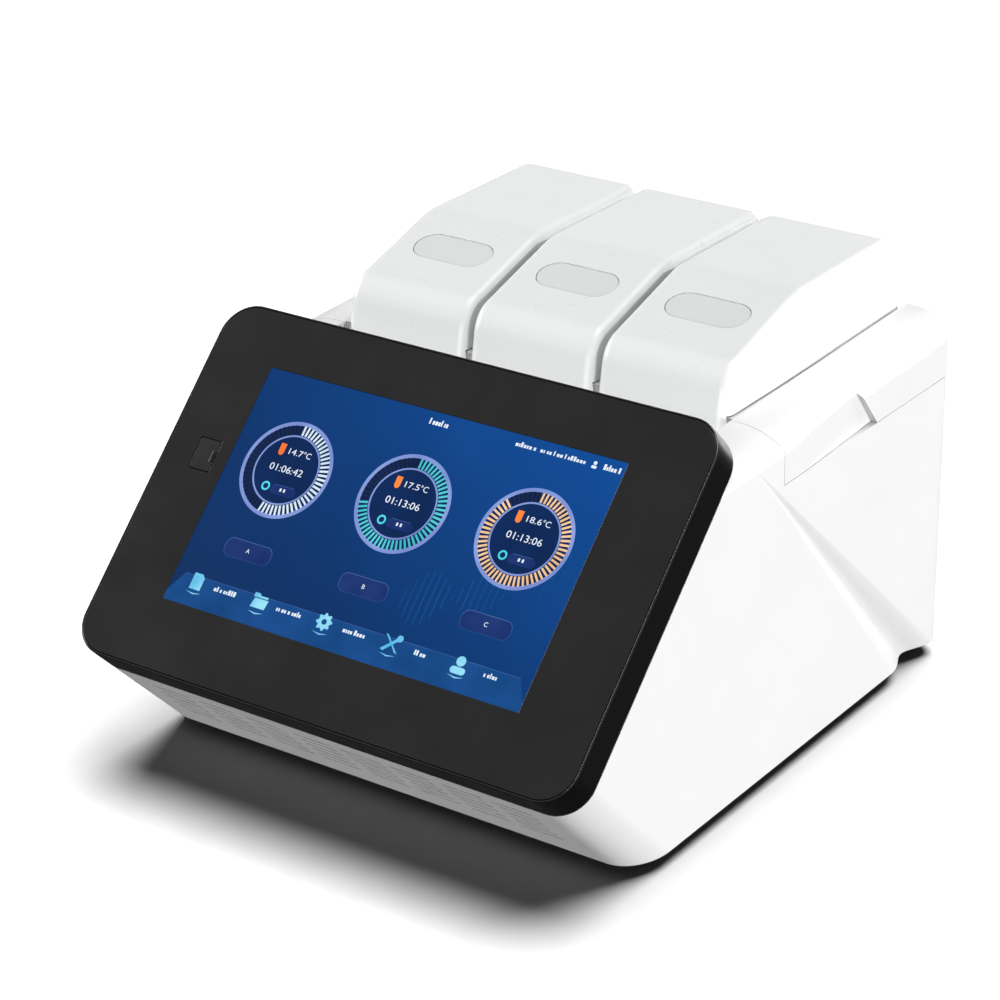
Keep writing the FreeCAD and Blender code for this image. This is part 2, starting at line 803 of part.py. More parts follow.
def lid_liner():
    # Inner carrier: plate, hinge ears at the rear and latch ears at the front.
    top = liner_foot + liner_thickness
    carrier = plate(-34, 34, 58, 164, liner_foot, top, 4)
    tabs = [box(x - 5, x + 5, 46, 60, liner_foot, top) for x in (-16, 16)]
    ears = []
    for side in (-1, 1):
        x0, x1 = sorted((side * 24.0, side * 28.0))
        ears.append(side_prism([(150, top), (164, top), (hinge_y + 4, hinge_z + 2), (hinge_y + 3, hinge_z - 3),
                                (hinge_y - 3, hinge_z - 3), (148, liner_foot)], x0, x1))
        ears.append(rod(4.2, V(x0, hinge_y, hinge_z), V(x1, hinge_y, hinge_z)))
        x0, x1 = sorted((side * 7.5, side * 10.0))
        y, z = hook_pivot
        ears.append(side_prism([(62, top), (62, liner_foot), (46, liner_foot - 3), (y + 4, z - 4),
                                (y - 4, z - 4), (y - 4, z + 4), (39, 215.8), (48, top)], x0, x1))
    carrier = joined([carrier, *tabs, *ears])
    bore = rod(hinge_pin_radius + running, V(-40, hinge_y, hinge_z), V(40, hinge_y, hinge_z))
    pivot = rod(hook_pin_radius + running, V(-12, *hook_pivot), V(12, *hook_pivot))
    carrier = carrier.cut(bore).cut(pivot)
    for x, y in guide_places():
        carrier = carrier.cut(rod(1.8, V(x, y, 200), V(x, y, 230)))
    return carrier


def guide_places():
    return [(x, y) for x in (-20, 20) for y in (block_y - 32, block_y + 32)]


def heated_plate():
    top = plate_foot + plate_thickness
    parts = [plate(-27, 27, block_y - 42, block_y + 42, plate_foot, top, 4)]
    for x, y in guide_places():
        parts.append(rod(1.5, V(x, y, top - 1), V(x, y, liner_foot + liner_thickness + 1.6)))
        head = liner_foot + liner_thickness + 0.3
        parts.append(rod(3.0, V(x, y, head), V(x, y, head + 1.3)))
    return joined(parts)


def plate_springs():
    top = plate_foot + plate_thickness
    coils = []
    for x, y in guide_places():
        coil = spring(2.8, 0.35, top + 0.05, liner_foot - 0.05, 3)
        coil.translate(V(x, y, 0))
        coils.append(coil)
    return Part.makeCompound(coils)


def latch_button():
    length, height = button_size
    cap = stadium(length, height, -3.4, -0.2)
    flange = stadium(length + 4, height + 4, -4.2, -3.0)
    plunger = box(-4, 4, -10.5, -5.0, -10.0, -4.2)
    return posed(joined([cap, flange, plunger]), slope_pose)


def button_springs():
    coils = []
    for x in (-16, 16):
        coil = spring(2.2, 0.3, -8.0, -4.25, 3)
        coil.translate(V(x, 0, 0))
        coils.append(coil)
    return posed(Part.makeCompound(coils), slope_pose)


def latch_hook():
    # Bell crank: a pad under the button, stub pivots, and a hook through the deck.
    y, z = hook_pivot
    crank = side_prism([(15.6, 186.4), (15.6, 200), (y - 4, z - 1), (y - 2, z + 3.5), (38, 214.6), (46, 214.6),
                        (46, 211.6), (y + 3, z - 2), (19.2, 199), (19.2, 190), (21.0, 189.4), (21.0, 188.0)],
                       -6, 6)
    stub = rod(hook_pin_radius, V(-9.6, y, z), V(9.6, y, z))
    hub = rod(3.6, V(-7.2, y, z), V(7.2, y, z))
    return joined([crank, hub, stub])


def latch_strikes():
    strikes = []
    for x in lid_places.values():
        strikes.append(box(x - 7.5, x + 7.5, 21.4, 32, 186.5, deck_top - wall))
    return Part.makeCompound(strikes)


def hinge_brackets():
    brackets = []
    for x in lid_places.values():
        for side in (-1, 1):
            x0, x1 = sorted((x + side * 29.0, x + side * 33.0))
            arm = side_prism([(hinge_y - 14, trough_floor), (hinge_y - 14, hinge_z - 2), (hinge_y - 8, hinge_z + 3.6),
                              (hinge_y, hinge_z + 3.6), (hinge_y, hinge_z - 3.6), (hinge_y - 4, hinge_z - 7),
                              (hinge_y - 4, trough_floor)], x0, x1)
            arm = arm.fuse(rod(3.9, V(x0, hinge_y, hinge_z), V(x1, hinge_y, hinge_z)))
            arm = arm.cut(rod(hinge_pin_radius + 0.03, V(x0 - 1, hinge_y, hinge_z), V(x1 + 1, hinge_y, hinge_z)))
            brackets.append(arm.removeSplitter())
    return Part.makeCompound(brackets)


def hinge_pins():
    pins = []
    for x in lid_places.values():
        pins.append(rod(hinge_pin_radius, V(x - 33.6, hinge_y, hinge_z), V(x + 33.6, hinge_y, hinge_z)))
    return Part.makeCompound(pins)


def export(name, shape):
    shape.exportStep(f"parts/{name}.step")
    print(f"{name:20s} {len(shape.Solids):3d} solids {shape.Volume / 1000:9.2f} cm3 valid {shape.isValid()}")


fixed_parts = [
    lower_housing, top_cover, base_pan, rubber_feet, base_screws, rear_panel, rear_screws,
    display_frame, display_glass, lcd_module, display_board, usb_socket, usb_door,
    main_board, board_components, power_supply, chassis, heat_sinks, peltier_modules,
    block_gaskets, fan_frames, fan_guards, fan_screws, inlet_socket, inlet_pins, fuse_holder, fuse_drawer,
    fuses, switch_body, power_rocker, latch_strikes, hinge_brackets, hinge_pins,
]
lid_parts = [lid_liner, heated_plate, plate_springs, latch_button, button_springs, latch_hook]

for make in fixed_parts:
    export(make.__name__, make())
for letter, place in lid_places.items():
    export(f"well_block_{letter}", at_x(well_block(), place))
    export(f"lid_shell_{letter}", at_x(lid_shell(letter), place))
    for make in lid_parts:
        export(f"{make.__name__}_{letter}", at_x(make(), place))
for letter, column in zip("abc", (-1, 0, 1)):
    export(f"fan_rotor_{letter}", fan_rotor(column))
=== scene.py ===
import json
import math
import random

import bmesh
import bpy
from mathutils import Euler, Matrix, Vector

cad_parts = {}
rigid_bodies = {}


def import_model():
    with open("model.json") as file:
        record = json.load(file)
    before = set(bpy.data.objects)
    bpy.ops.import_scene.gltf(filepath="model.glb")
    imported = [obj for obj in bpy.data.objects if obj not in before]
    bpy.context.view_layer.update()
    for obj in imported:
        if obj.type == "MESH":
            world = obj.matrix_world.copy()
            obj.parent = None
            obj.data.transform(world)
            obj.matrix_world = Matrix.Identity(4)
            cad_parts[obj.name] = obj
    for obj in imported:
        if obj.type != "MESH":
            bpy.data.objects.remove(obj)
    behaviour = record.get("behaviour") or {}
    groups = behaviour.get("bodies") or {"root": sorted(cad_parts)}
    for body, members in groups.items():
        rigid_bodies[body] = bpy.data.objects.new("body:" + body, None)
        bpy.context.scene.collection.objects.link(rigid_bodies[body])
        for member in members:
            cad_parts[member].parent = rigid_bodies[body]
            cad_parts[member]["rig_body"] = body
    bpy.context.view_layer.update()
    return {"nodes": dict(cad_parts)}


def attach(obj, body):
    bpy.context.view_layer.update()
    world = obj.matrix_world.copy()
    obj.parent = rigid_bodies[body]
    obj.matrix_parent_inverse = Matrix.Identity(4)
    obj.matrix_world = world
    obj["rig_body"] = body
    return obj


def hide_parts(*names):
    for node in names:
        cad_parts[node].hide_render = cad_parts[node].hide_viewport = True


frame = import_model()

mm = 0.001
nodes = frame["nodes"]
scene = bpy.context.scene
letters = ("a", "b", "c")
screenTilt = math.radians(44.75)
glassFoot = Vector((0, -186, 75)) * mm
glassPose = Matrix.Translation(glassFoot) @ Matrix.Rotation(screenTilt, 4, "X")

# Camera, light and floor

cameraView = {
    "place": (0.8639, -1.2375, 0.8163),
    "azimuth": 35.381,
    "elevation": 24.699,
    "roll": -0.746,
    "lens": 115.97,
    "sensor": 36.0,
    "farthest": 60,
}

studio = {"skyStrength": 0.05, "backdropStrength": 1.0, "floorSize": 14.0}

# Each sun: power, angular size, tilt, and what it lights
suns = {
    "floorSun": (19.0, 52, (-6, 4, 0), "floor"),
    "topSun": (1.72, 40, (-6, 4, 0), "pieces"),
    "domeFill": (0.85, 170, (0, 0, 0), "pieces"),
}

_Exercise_
Pull out every line in the material above where "copy" occurs.

_Response for this exercise_
            world = obj.matrix_world.copy()
    world = obj.matrix_world.copy()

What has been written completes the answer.